Shawnee, Kan.,
17
July
2018
|
07:00 AM
America/Chicago

Task Force to Address Dyslexia Needs

Teachers are trained to identify and work with children with learning disabilities. If the teacher feels the student needs extra attention, they are prescribed special classes, educators and curriculum.

That’s not the case with dyslexia.

The learning disability is best known as children reading letters out of order. But, it is actually a disability where readers have trouble matching the letters they see with the sounds those letters and combinations of letters make. This affects a child’s ability to read fluently, spell words correctly, learn a second language and much more.

Many teachers do not receive education or specific cues to look for when it comes to dyslexia, and therefore numerous children progress through the education system struggling with reading and writing their entire lives.

This was the case for Nick and Katie Reed’s children.

“Our youngest was 4 when we first noticed she was having trouble. She turned out to be severely dyslexic,” says Katie, who works in her husband’s office. He is a State Farm® agent  in Shawnee, Kan. “In preschool, the students would work on one letter all week, and she would have no idea what the letter was at the end of the week. We were reading and practicing at home and nothing was clicking. Everything else was developing on track, but something about letters wasn’t clicking.”

Katie began doing research. She found a specialist in learning disabilities to see her daughter, Josie. After further testing and assessing, Josie was deemed at a high risk for dyslexia.

“We started reading about it and went to the school district expecting them to help us on this journey. The school district said they weren’t able to help because she technically doesn’t need to know her letters until kindergarten,” Katie says.

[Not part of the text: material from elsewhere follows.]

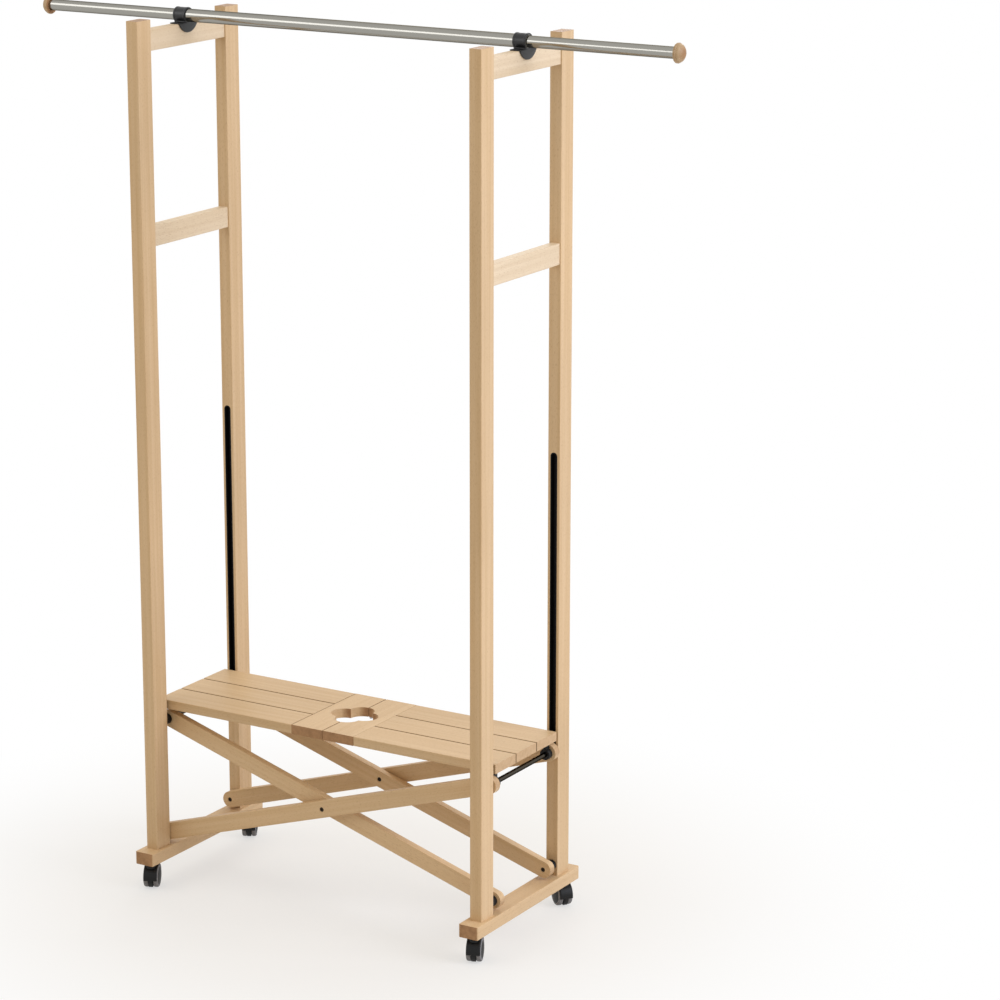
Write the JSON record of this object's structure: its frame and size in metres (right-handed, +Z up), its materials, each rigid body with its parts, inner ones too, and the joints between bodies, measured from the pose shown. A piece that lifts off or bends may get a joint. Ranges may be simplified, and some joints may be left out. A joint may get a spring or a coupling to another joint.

At this time, Katie and Nick began to realize their older son, Spencer, was showing signs of dyslexia. Dyslexia is hereditary and if one child has it, there’s a 50 percent chance another child will be diagnosed. Spencer was taken to the same specialist and he was diagnosed dyslexic.

“We brought that information to the school and they still said just because you have a diagnosis, doesn’t mean the student needs help. Basically, your kid has to be failing in order to get help,” Katie says.

Nick adds, “Dyslexia isn’t something you can see like other disabilities. They have to have parameters around it – they could just be slow learners, not dyslexic. This brought on the question, as a parent, do we wait for them to fail or do we do something to fix it without support of the state school board?”

In November 2017, Nick and other State Farm associates met with Kansas Rep. Tom Cox to discuss insurance legislation. During that conversation, Nick discovered he and Katie faced a similar struggle with the representative. Tom struggled with mild dyslexia as a child. He agreed to co-author and introduce legislation to address the issue of dyslexia. Instead of immediate legislation, a task force was created.

The Kansas Dyslexia Legislative Task Force began meetings this month. Findings and recommendations are expected in January 2019.

“I had a first grade teacher who noticed I was struggling to read out loud and called my parents. My parents were lucky they had the ability to get me tested,” says Tom. “I'm very conscious of the kids who don't have that. That's what led me to work on this and talk to parents like the Reeds. We need to make sure our teachers, parents and everyone is informed on this topic and identifying it early and creating a system, culture and structure in our education system that embraces that.”

Katie and Nick know they are lucky to have the ability to get their kids the support they need outside of their school district. “It’s expensive. There are families who don’t know about dyslexia and don’t know why their kids are struggling. They don’t have a strong advocate for them,” she says.

Nick adds, “Our family had been going through it for a couple years just to help our kids. We acknowledged that we had to do this ourselves. State Farm agents are part of their communities. This experience has shown that State Farm connections help not only with insurance issues, but people like us who identified a problem but didn’t know what to do.

“If there’s a call to action, I encourage my peers to be active in their communities. If there is something you see that needs to be changed, use your connections to start the process.”

The Reeds hope the task force will address appropriate screenings for teachers, tools for remediation, appropriate avenues to help children and ensure education majors in college have courses for teachers to help spot dyslexia and teach them how to work with dyslexic children in the classroom.